You can also assess whether a company has higher possibility of gaining market share in the respective industry by looking at its capex trend comparing with industry players’ capex trend. If the subject company is making higher capex compared to other industry players’ and the industry has growth opportunities, then the subject company has higher possibility of gaining market share and vice versa. However, you need to look at the purpose of capex. If the capex is done for diversifying the business, then it’s a different industry. Then you need to analyze the industry the business is diversifying into to further asses the impact of capex.
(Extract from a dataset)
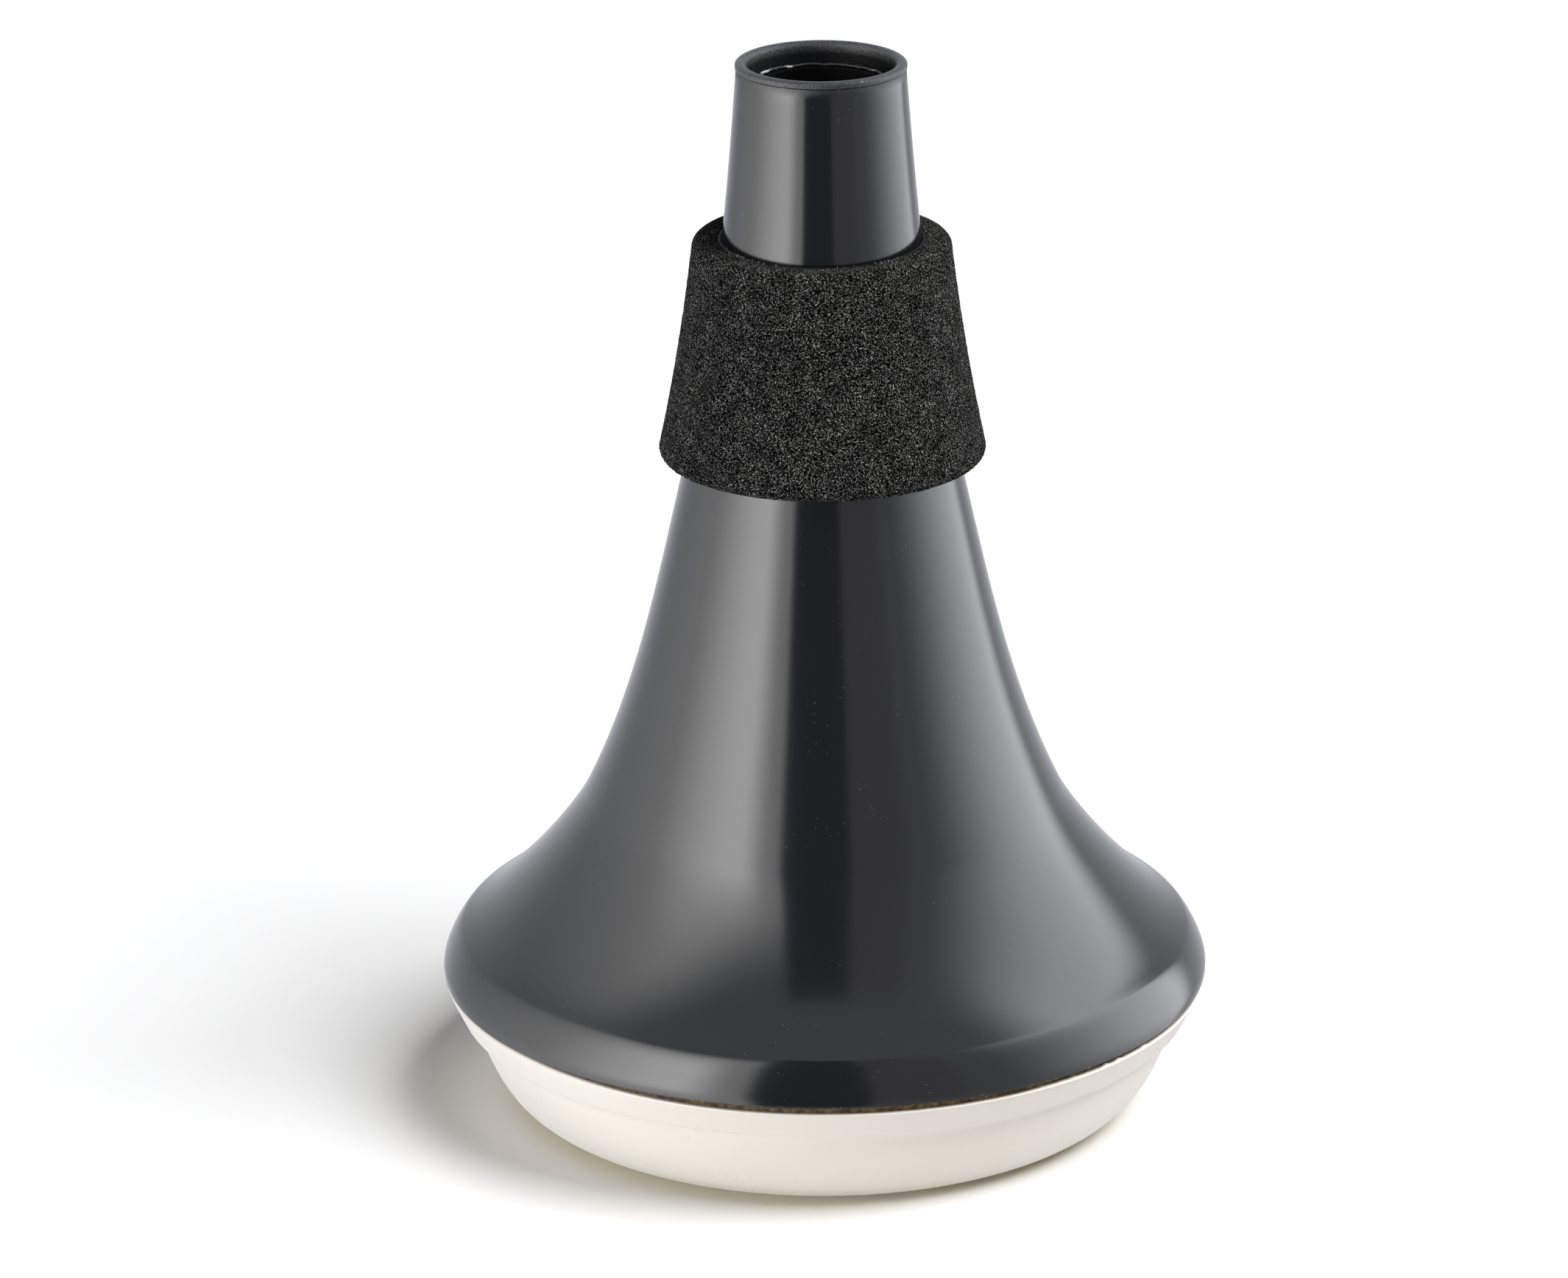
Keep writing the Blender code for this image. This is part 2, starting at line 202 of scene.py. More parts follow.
# %% Colour, nodes and finishing
def linear(hex_colour, alpha=1.0):
    channels = [int(hex_colour[i:i + 2], 16) / 255 for i in (1, 3, 5)]
    light = [c / 12.92 if c <= 0.04045 else ((c + 0.055) / 1.055) ** 2.4 for c in channels]
    return (*light, alpha)


def add(tree, kind, settings=None, inputs=None):
    node = tree.nodes.new(kind)
    for key, value in (settings or {}).items():
        setattr(node, key, value)
    for key, value in (inputs or {}).items():
        if isinstance(value, bpy.types.Node):
            value = next(output for output in value.outputs if output.enabled)
        if isinstance(value, bpy.types.NodeSocket):
            tree.links.new(value, node.inputs[key])
        else:
            node.inputs[key].default_value = value
    return node


def empty_material(name):
    mat = bpy.data.materials.new(name)
    mat.use_nodes = True
    mat.node_tree.nodes.clear()
    coords = add(mat.node_tree, "ShaderNodeTexCoord").outputs["Object"]
    return mat, mat.node_tree, coords


def finished(mat, **inputs):
    """Close a material with its Principled shader, whose inputs are given by name."""
    tree = mat.node_tree
    named = {key.replace("_", " "): value for key, value in inputs.items()}
    shader = add(tree, "ShaderNodeBsdfPrincipled", inputs=named)
    add(tree, "ShaderNodeOutputMaterial", inputs={"Surface": shader})
    print(mat.name, "with", len(tree.nodes), "nodes")
    return mat


def stands_for(piece, mat, node_name, body):
    piece.data.materials.clear()
    piece.data.materials.append(mat)
    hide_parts(node_name)
    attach(piece, body)


# %% [markdown]
# ## Gloss-black ABS
#
# The shell is injection-moulded ABS from a polished tool. Its colour hardly shows: what
# the eye sees is the soft lamps mirrored in it, a little broken by the wave of the
# moulding and by fine dust. So the colour is near black, the roughness is low and patchy,
# and the bump is a long shallow wave. The last few millimetres under the ring were dressed
# with a fine abrasive after the ring went in, so the mirror fades there.

# %% Material: moulded gloss ABS
DRESSED_FROM, DRESSED_TO = 148.2, 149.5     # height where the dressed band starts and is full
WEAR_FROM, WEAR_TO = 19.15, 18.92           # rubbed lower edge of the rim


def gloss_abs():
    mat, tree, coords = empty_material("gloss black ABS moulded")
    height = add(tree, "ShaderNodeSeparateXYZ", inputs={"Vector": coords}).outputs["Z"]
    cloud = add(tree, "ShaderNodeTexNoise", inputs={"Vector": coords, "Scale": 60.0, "Detail": 3.0})
    black = add(tree, "ShaderNodeMix", {"data_type": "RGBA"},
                {"Factor": cloud, "A": linear("#08080a"), "B": linear("#0e0f11")})
    dots = add(tree, "ShaderNodeTexVoronoi", inputs={"Vector": coords, "Scale": 1100.0})
    speck = add(tree, "ShaderNodeMapRange", inputs={"Value": dots, "From Min": 0.10, "From Max": 0.04})
    patch = add(tree, "ShaderNodeTexNoise", inputs={"Vector": coords, "Scale": 130.0})
    dusty = add(tree, "ShaderNodeMapRange", inputs={"Value": patch, "From Min": 0.54, "From Max": 0.62})
    dust = add(tree, "ShaderNodeMath", {"operation": "MULTIPLY"}, {0: speck, 1: dusty})
    low = add(tree, "ShaderNodeMapRange", inputs={
        "Value": height, "From Min": WEAR_FROM * MM, "From Max": WEAR_TO * MM})
    grit = add(tree, "ShaderNodeTexNoise", inputs={"Vector": coords, "Scale": 1500.0})
    rubbed = add(tree, "ShaderNodeMapRange", inputs={"Value": grit, "From Min": 0.60, "From Max": 0.66})
    high = add(tree, "ShaderNodeMapRange", inputs={
        "Value": height, "From Min": (TIP_Z - 0.2) * MM, "From Max": (TIP_Z - 0.05) * MM})
    edges = add(tree, "ShaderNodeMath", {"operation": "MAXIMUM"}, {0: low, 1: high})
    wear = add(tree, "ShaderNodeMath", {"operation": "MULTIPLY"}, {0: edges, 1: rubbed})
    marks = add(tree, "ShaderNodeMath", {"operation": "MAXIMUM"}, {0: dust, 1: wear})
    pale = add(tree, "ShaderNodeMath", {"operation": "MULTIPLY"}, {0: marks, 1: 0.4})
    colour = add(tree, "ShaderNodeMix", {"data_type": "RGBA"},
                 {"Factor": pale, "A": black, "B": linear("#8f8c86")})
    polish = add(tree, "ShaderNodeMapRange", inputs={"Value": cloud, "To Min": 0.11, "To Max": 0.17})
    dressed = add(tree, "ShaderNodeMapRange", {"interpolation_type": "SMOOTHSTEP"}, {
        "Value": height, "From Min": DRESSED_FROM * MM, "From Max": DRESSED_TO * MM,
        "To Max": 0.34})
    rough = add(tree, "ShaderNodeMath", {"operation": "ADD"}, {0: polish, 1: dressed})
    wave = add(tree, "ShaderNodeTexNoise", inputs={"Vector": coords, "Scale": 24.0, "Detail": 2.0})
    relief = add(tree, "ShaderNodeBump", inputs={"Strength": 0.2, "Distance": 0.0005, "Height": wave})
    return finished(mat, Base_Color=colour, Roughness=rough, IOR=1.54, Normal=relief)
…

Impact of Capex on Free Cash Flow
From the free cash flow to firm formula, FCFF = Cash flow from operations - Capital Expenditures, we understand that higher the capex, lower the free cash flow and vice versa. Hence, if you anticipate that the growth in capex will be lower than the growth in cash flow operations, the business will have positive growth in free cash flow. If currently the growth capex is higher than maintenance capex, we can infer that there is higher potential for free cash flow growth compared to the combination of high maintenance capex and low growth capex.
Conclusion
Capex is an important indicator to understand a business’ growth potential and sustainability. As an analyst, investor and business owner, you need to be able to differentiate between maintenance capex and growth capex. Also, you need to consider whether you need to adjust your approach in determining the classification of capex. For instance, you need to check whether depreciation is an appropriate proxy for calculating maintenance capex. Bruce Greenwald’s formula can be one alternative and there can be other ways to figure it out. Also, you need to incorporate investment in intangibles in your capex analysis as the significance of intangibles are increasing.